Sempre nella fase post-unitaria il conservatorio di Milano viene indicato dal Ministero della pubblica educazione come modello organizzativo per le scuole di musica di tutta Italia.[7]
Nel 1898 viene istituito un Museo degli strumenti musicali, e nel 1908 viene costruita la sala Verdi (poi distrutta durante la Seconda guerra mondiale e restaurata nel dopoguerra).
Durante il periodo fascista l'istituzione manifesta avversità nei confronti delle correnti moderniste, tanto che la musica di autori come Alfredo Casella e Gian Francesco Malipiero viene osteggiata e criticata in un documento pubblico. Di questo appello sono firmatari Ildebrando Pizzetti (all'epoca direttore del conservatorio) e i compositori Ottorino Respighi e Alceo Toni.[7]
Dal 1971, primo esperimento in Italia, è sede del Liceo Musicale Sperimentale del conservatorio "G. Verdi"[7], che viene istituzionalizzato nell'anno scolastico 2010/2011, quando vengono istituiti i Licei Musicali nell'ambito della riorganizzazione legislativa e normativa della scuola, essendo così rinominato "Liceo musicale Giuseppe Verdi". Istituto statale secondario ad ordinamento, ad oggi rimane l'unico caso, assieme al Liceo di Trento, di Scuola Superiore operante all'interno di un conservatorio.
Sale da concerto
Sala Verdi
La Sala Verdi (detta anche Sala Grande) ha una capacità di 1580 posti ed è stata costruita sull'area del primo chiostro della chiesa di Santa Maria della Passione.
Colpita dai bombardamenti della seconda guerra mondiale (1943) nel dopoguerra è stata ricostruita basandosi su un progetto molto innovativo dell'architetto Ferdinando Reggiori e, il 18 maggio 1958, inaugurata con un concerto diretto da Antonino Votto.
Celebre per la sua acustica (ritenuta tuttora una delle migliori d'Europa) vengono regolarmente tenute stagioni concertistiche tra le maggiori a Milano in cui si sono esibiti anche molti celebri musicisti. La sala è costituita da un'unica lunga platea a gradinate, molto ripida. Nel 1997 è stato rinnovato il palcoscenico che attualmente ha una larghezza massima di 14 metri e una profondità di 8. Organizzata come un vero teatro è dotata di guardaroba e numerosi camerini sotterranei. Nel 2001 è stata restaurata dagli architetti Pierluigi Cerri e Alessandro Colombo e a cura della Fondazione Umberto Micheli.
Sala Puccini
La sala Puccini, capace di 342 posti, è stata costruita nel novembre del 1952, in attesa della ricostruzione della ben più grande sala Verdi.
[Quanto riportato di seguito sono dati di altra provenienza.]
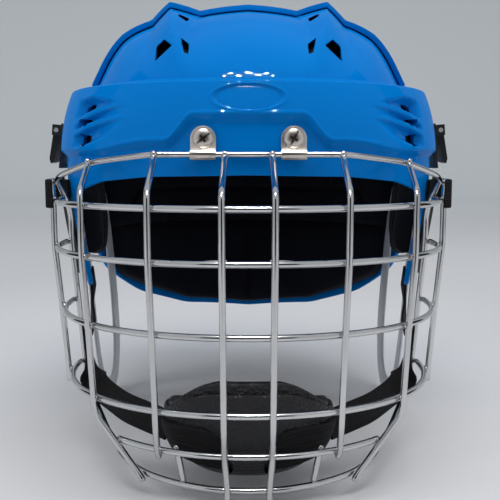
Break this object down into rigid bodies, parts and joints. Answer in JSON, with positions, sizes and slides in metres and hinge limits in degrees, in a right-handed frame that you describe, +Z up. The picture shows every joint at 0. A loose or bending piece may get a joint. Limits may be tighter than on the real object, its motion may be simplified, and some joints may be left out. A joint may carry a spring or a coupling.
{
  "type": "ice hockey helmet with face cage",
  "caption": "Two-piece adjustable sport helmet with a foam liner, clear ear guards, chin cup and flip-up full wire face cage.",
  "frame": {"origin": "middle of the model's box on the surface that it stands on", "axes": "+Z up, the face looks along -Y, +X is to the right seen from the front"},
  "size_m": [0.2618, 0.332, 0.2681],
  "materials": {
    "shell_blue": "glossy moulded plastic",
    "liner_foam": "matt closed-cell foam",
    "cup_foam": "pebbled foam",
    "cage_steel": "bright plated wire",
    "nickel": "nickel plated",
    "webbing": "woven webbing",
    "clear_plastic": "clear moulded plastic",
    "black_plastic": "matt moulded plastic"
  },
  "bodies": {
    "helmet": {"front_shell": "shell_blue", "forehead_pad": "liner_foam", "front_crown_pad": "liner_foam", "top_pad": "liner_foam", "temple_pad_left": "liner_foam", "temple_pad_right": "liner_foam", "clip_left": "nickel", "clip_right": "nickel", "clip_screws": "nickel", "clip_tee_nuts": "nickel", "lever_base_left": "black_plastic", "lever_base_right": "black_plastic", "lever_pins": "nickel", "clamp_bolts": "nickel", "clamp_bushes": "black_plastic", "clamp_nuts": "nickel", "ear_guard_left": "clear_plastic", "ear_guard_right": "clear_plastic", "ear_screws": "nickel", "flap_strap_left": "webbing", "flap_strap_right": "webbing", "chin_strap_left": "webbing", "chin_strap_right": "webbing"},
    "rear": {"rear_shell": "shell_blue", "nape_pad": "liner_foam", "rear_pad": "liner_foam", "rear_top_pad": "liner_foam", "slide_rail_left": "black_plastic", "slide_rail_right": "black_plastic"},
    "cage": {"cage_hinge_wire": "cage_steel", "cage_frame": "cage_steel", "cage_wire_2": "cage_steel", "cage_wire_3": "cage_steel", "cage_wire_4": "cage_steel", "cage_wire_5": "cage_steel", "cage_wire_6": "cage_steel", "cage_upright_1": "cage_steel", "cage_upright_2": "cage_steel", "cage_upright_3": "cage_steel", "cage_upright_4": "cage_steel", "cage_upright_5": "cage_steel", "cage_upright_6": "cage_steel", "cage_upright_7": "cage_steel", "cage_upright_8": "cage_steel", "cage_anchors": "cage_steel", "side_strap_left": "webbing", "side_strap_right": "webbing", "strap_snaps": "nickel", "cup_strap_left": "webbing", "cup_strap_right": "webbing", "chin_cup": "black_plastic", "chin_cup_foam": "cup_foam"},
    "lever_left": {"size_lever_left": "black_plastic"},
    "lever_right": {"size_lever_right": "black_plastic"}
  },
  "joints": [
    {"name": "rear_shell_slide", "type": "slide", "parent": "helmet", "child": "rear", "axis": [0, 1, 0], "range_m": [0, 0.02]},
    {"name": "cage_flip", "type": "hinge", "parent": "helmet", "child": "cage", "pos_m": [0, -0.12043, 0.1725], "axis": [-1, 0, 0], "range_deg": [0, 100]},
    {"name": "size_lever_left_flip", "type": "hinge", "parent": "helmet", "child": "lever_left", "pos_m": [-0.12527, 0.00807, 0.1889], "axis": [0, 1, 0], "range_deg": [0, 90]},
    {"name": "size_lever_right_flip", "type": "hinge", "parent": "helmet", "child": "lever_right", "pos_m": [0.12527, 0.00807, 0.1889], "axis": [0, -1, 0], "range_deg": [0, 90]}
  ]
}
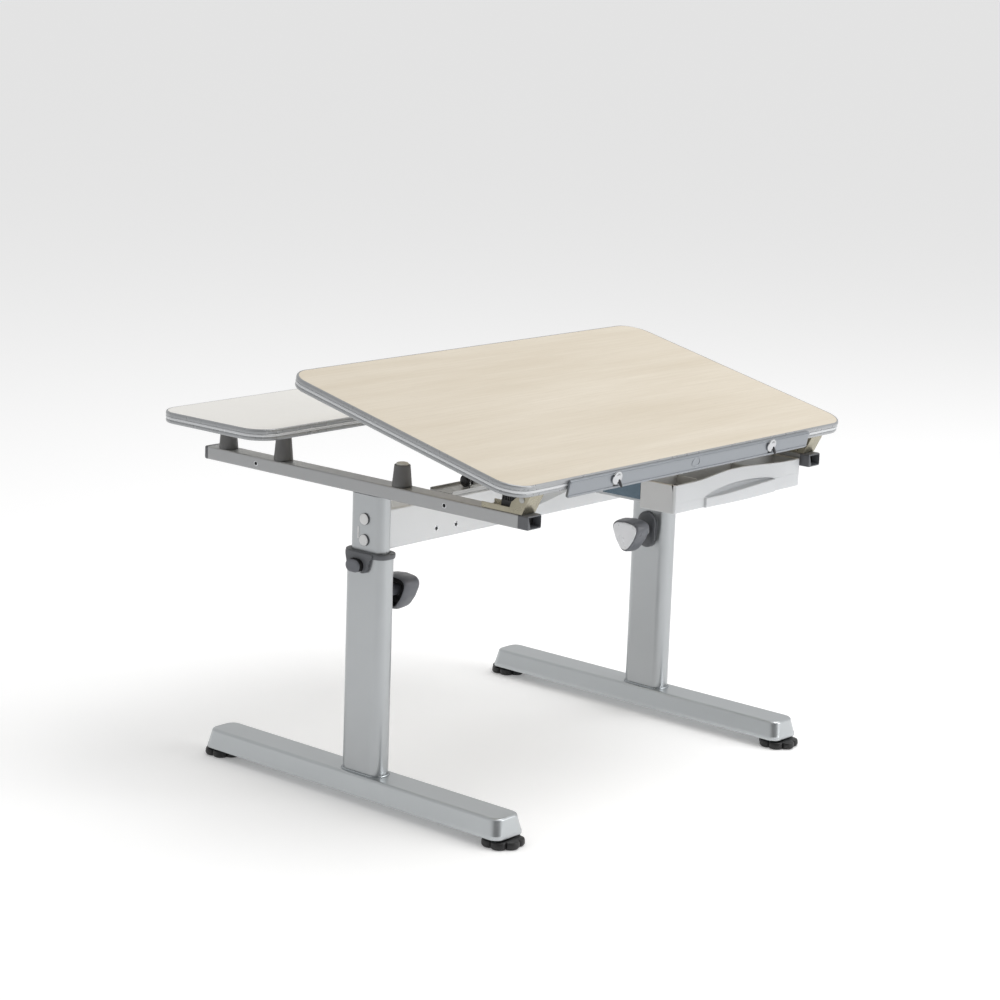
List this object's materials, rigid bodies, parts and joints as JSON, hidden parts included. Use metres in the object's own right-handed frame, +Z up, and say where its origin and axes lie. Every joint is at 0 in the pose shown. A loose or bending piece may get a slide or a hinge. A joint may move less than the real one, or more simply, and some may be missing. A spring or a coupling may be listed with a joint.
{
  "type": "drafting table",
  "caption": "Height-adjustable drafting desk with a tilting top, fixed rear shelf, paper ledge and side-hung pencil drawer.",
  "frame": {"origin": "middle of the bounding box's bottom face, on the floor, in the rest pose", "axes": "+X to the right of a person seated at the front, +Y to the rear, +Z up"},
  "size_m": [0.8, 0.7327, 0.6275],
  "materials": {
    "silver_paint": "satin silver paint",
    "pale_paint": "satin pale grey paint",
    "rail_paint": "satin grey paint",
    "grey_plastic": "matt dark grey",
    "spacer_plastic": "matt dark grey",
    "black_plastic": "matt black",
    "cap_plastic": "off-white",
    "tray_plastic": "light grey",
    "zinc": "yellowish zinc plate",
    "slide_steel": "bluish zinc plate",
    "ledge_aluminium": "satin grey",
    "chrome": "bright",
    "maple_laminate": "pale laminate on board",
    "white_laminate": "white laminate on board",
    "edge_band": "grey"
  },
  "bodies": {
    "base": {"foot_left": "silver_paint", "lower_column_left": "silver_paint", "collar_left": "grey_plastic", "knob_base_left": "grey_plastic", "foot_right": "silver_paint", "lower_column_right": "silver_paint", "collar_right": "grey_plastic", "knob_base_right": "grey_plastic"},
    "upper_frame": {"upper_column_left": "silver_paint", "bolt_cap_lower_left": "cap_plastic", "bolt_cap_upper_left": "cap_plastic", "side_rail_left": "rail_paint", "rail_plug_left": "grey_plastic", "shelf_spacer_front_left": "spacer_plastic", "shelf_spacer_rear_left": "spacer_plastic", "rest_bumper_left": "spacer_plastic", "hinge_bracket_left": "zinc", "slide_bracket_left": "pale_paint", "slide_outer_left": "slide_steel", "upper_column_right": "silver_paint", "bolt_cap_lower_right": "cap_plastic", "bolt_cap_upper_right": "cap_plastic", "side_rail_right": "rail_paint", "rail_plug_right": "grey_plastic", "shelf_spacer_front_right": "spacer_plastic", "shelf_spacer_rear_right": "spacer_plastic", "rest_bumper_right": "spacer_plastic", "hinge_bracket_right": "zinc", "slide_bracket_right": "pale_paint", "slide_outer_right": "slide_steel", "crossbeam": "pale_paint", "tilt_base": "zinc", "rear_shelf": "white_laminate", "shelf_edge_band": "edge_band"},
    "tilt_top": {"hinge_leaf_left": "zinc", "hinge_leaf_right": "zinc", "tilting_top": "maple_laminate", "top_edge_band": "edge_band", "tilt_top_rail": "zinc"},
    "lower_support": {"lower_support_arm_left": "zinc", "lower_support_arm_right": "zinc", "support_cross_rod": "zinc"},
    "upper_support": {"upper_support_arm_left": "zinc", "upper_support_arm_right": "zinc"},
    "ledge": {"paper_ledge": "ledge_aluminium"},
    "drawer": {"drawer_tray": "tray_plastic", "slide_inner_left": "slide_steel", "slide_inner_right": "slide_steel"},
    "slide_middles": {"slide_middle_left": "slide_steel", "slide_middle_right": "slide_steel"},
    "leveler_front_left": {"leveler_front_left": "black_plastic"},
    "leveler_rear_left": {"leveler_rear_left": "black_plastic"},
    "button_left": {"collar_button_left": "grey_plastic"},
    "knob_left": {"locking_knob_left": "grey_plastic"},
    "thumbscrew_left": {"thumbscrew_left": "chrome"},
    "leveler_front_right": {"leveler_front_right": "black_plastic"},
    "leveler_rear_right": {"leveler_rear_right": "black_plastic"},
    "button_right": {"collar_button_right": "grey_plastic"},
    "knob_right": {"locking_knob_right": "grey_plastic"},
    "thumbscrew_right": {"thumbscrew_right": "chrome"}
  },
  "joints": [
    {"name": "leveler_front_left_spin", "type": "hinge", "parent": "base", "child": "leveler_front_left", "pos_m": [-0.336, -0.2976, 0], "axis": [0, 0, 1], "continuous": true},
    {"name": "leveler_rear_left_spin", "type": "hinge", "parent": "base", "child": "leveler_rear_left", "pos_m": [-0.336, 0.2704, 0], "axis": [0, 0, 1], "continuous": true},
    {"name": "button_left_press", "type": "slide", "parent": "base", "child": "button_left", "axis": [1, 0, 0], "range_m": [0, 0.002], "stiffness_N_per_m": 600},
    {"name": "knob_left_spin", "type": "hinge", "parent": "base", "child": "knob_left", "pos_m": [-0.29, -0.0296, 0.305], "axis": [1, 0, 0], "continuous": true},
    {"name": "leveler_front_right_spin", "type": "hinge", "parent": "base", "child": "leveler_front_right", "pos_m": [0.336, -0.2976, 0], "axis": [0, 0, 1], "continuous": true},
    {"name": "leveler_rear_right_spin", "type": "hinge", "parent": "base", "child": "leveler_rear_right", "pos_m": [0.336, 0.2704, 0], "axis": [0, 0, 1], "continuous": true},
    {"name": "button_right_press", "type": "slide", "parent": "base", "child": "button_right", "axis": [-1, 0, 0], "range_m": [0, 0.002], "stiffness_N_per_m": 600},
    {"name": "knob_right_spin", "type": "hinge", "parent": "base", "child": "knob_right", "pos_m": [0.29, -0.0296, 0.305], "axis": [1, 0, 0], "continuous": true},
    {"name": "height_slide", "type": "slide", "parent": "base", "child": "upper_frame", "axis": [0, 0, 1], "range_m": [0, 0.186]},
    {"name": "tilt", "type": "hinge", "parent": "upper_frame", "child": "tilt_top", "pos_m": [0, -0.3226, 0.502], "axis": [1, 0, 0], "range_deg": [-12.9, 22.1]},
    {"name": "lower_support_swing", "type": "hinge", "parent": "upper_frame", "child": "lower_support", "pos_m": [0, -0.0336, 0.453], "axis": [1, 0, 0], "range_deg": [-5.8, 3.4]},
    {"name": "upper_support_swing", "type": "hinge", "parent": "tilt_top", "child": "upper_support", "pos_m": [0, -0.04621, 0.56735], "axis": [1, 0, 0], "range_deg": [-4, 6.8]},
    {"name": "ledge_slide", "type": "slide", "parent": "tilt_top", "child": "ledge", "axis": [0, -0.2233, 0.9748], "range_m": [0, 0.012]},
    {"name": "thumbscrew_left_spin", "type": "hinge", "parent": "tilt_top", "child": "thumbscrew_left", "pos_m": [-0.186, -0.34873, 0.51756], "axis": [0, -0.9748, -0.2233], "continuous": true},
    {"name": "thumbscrew_right_spin", "type": "hinge", "parent": "tilt_top", "child": "thumbscrew_right", "pos_m": [0.186, -0.34873, 0.51756], "axis": [0, -0.9748, -0.2233], "continuous": true},
    {"name": "drawer_slide", "type": "slide", "parent": "upper_frame", "child": "drawer", "axis": [0, -1, 0], "range_m": [0, 0.12]},
    {"name": "slide_middle_travel", "type": "slide", "parent": "upper_frame", "child": "slide_middles", "axis": [0, -1, 0], "range_m": [0, 0.06]}
  ],
  "couplings": [
    {"joint": "lower_support_swing", "follows": "tilt", "ratio": -0.26},
    {"joint": "upper_support_swing", "follows": "tilt", "ratio": 0.305},
    {"joint": "slide_middle_travel", "follows": "drawer_slide", "ratio": 0.5}
  ]
}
Soggetta a numerosi lavori ha subito l'ultimo nel 2001 insieme con l'altra sala. Oltre ad attività concertistica, più che altro di musica da camera, la sala Puccini è anche teatro di esami, lezioni di esercitazioni orchestrali, masterclass, riunioni, ecc. Come la sala Verdi è dotata di tutti gli spazi tipici di un teatro.
Organi a canne
Organo Balbiani - Vegezzi Bossi
In Sala Verdi è presente un grande organo a canne da concerto, op. 1818 della Casa Balbiani - Vegezzi Bossi; la consolle ha quattro tastiere di 61 note e pedaliera concavo-radiale di 32; la trasmissione è elettrica. Purtroppo lo strumento è in disuso da anni.
Nell'aula organo 1 è presente un organo a canne a trasmissione elettrica costruito dalla Casa Balbiani - Vegezzi Bossi; la consolle ha due tastiere di 61 note e pedaliera concavo-radiale di 32.
Organo Mascioni
Nell'aula organo 2 dal 1985 è presente un organo a trasmissione integralmente meccanica, op. 1071 della Casa Mascioni; la consolle ha due tastiere di 61 note e pedaliera concavo-radiale di 32.
Organo F.lli Ruffatti
Nell'aula 124 è presente un organo a canne a trasmissione integralmente meccanica della Casa F.lli Ruffatti; ha due tastiere di 58 note e pedaliera concavo-parallela di 30.
La biblioteca è stata fondata nel 1808, ed è la più ricca fonte italiana per la ricerca storica e scientifica in campo musicale. La biblioteca dispone attualmente di oltre 500.000 unità bibliografiche, di cui circa 50.000 manoscritti e 30.000 volumi di carattere musicale, nonché circa 400 testate di periodici musicali.